Transição e liquidação
Entre os outros cenários estudados em 2013 e 2014 pelo Banco de Portugal estava também a liquidação. A vantagem seria “uma partilha de perdas mais adequada”, incluindo pelos depositantes, mas os custos totais para a economia eram enormes: por um lado, o custo era de 5,3 mil milhões, além de necessidades de financiamento imediatas de 5,6 mil milhões. Depois, havia o risco de contágio e o abalo no sistema. Riscado.

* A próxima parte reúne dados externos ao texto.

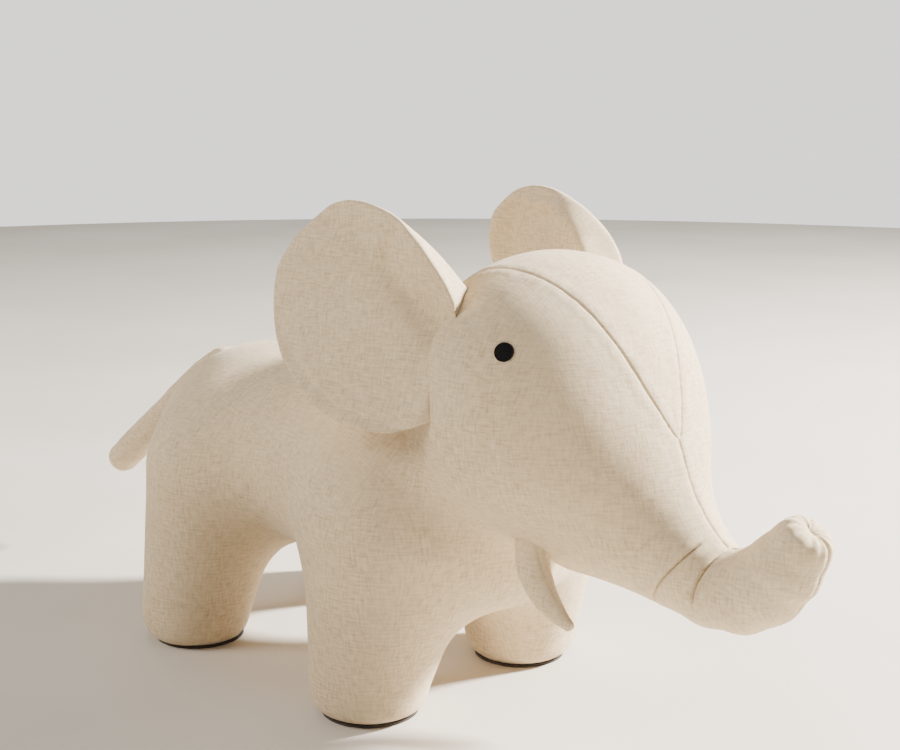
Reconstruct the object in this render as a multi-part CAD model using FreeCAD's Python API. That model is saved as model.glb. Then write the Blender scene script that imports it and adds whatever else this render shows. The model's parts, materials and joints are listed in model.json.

Já o banco de transição apresentava custos próximos da opção pela resolução e venda, na ordem dos 3 mil milhões, além de 1,5 mil milhões de financiamento de curto prazo. Contudo, e colocada em comparação com um cenário em que o Estado resolvia o Banif e avançava com um processo adequado de venda dos ativos, acabou por ficar para trás na avaliação do banco central e da Oliver Wyman apresentada às Finanças. “A venda em dois passos apresenta vantagens claras face ao banco de transição”, refere a apresentação destas alternativas feita em janeiro de 2014. “Reforça a posição negocial face a interessados na venda.”
Preparado, ma non troppo
Apesar das opções terem sido analisadas e atualizadas quase em permanência desde 2012, a rápida sucessão de eventos que num mês levou ao colapso do Banif – 17 de novembro a 20 de dezembro – acabou por desmentir o estado de “prontidão” para qualquer eventualidade que Carlos Costa assumia. “Atentos os prazos com que estamos a trabalhar, não é possível manter em aberto múltiplos cenários”, admite a chefe de gabinete de Carlos Costa a André Caldas, homólogo nas Finanças num e-mail de 10 de dezembro de 2015. O tempo apertava e já não era possível avaliar todos os cenários.
As autoridades europeias ameaçaram com a retirada do estatuto de contraparte ao Banif e entregaram um caderno de encargos aos “decisores” portugueses: ou vendem o Banif ou este não abre as portas no dia 21 de dezembro. A resolução e venda ao Totta acabou por ser imposta por exclusão de partes, pondo em causa o plano B preferido pelo BdP: A venda e resolução em dois momentos espaçados por dois a seis meses foi trocada por uma venda e resolução feita em dois dias.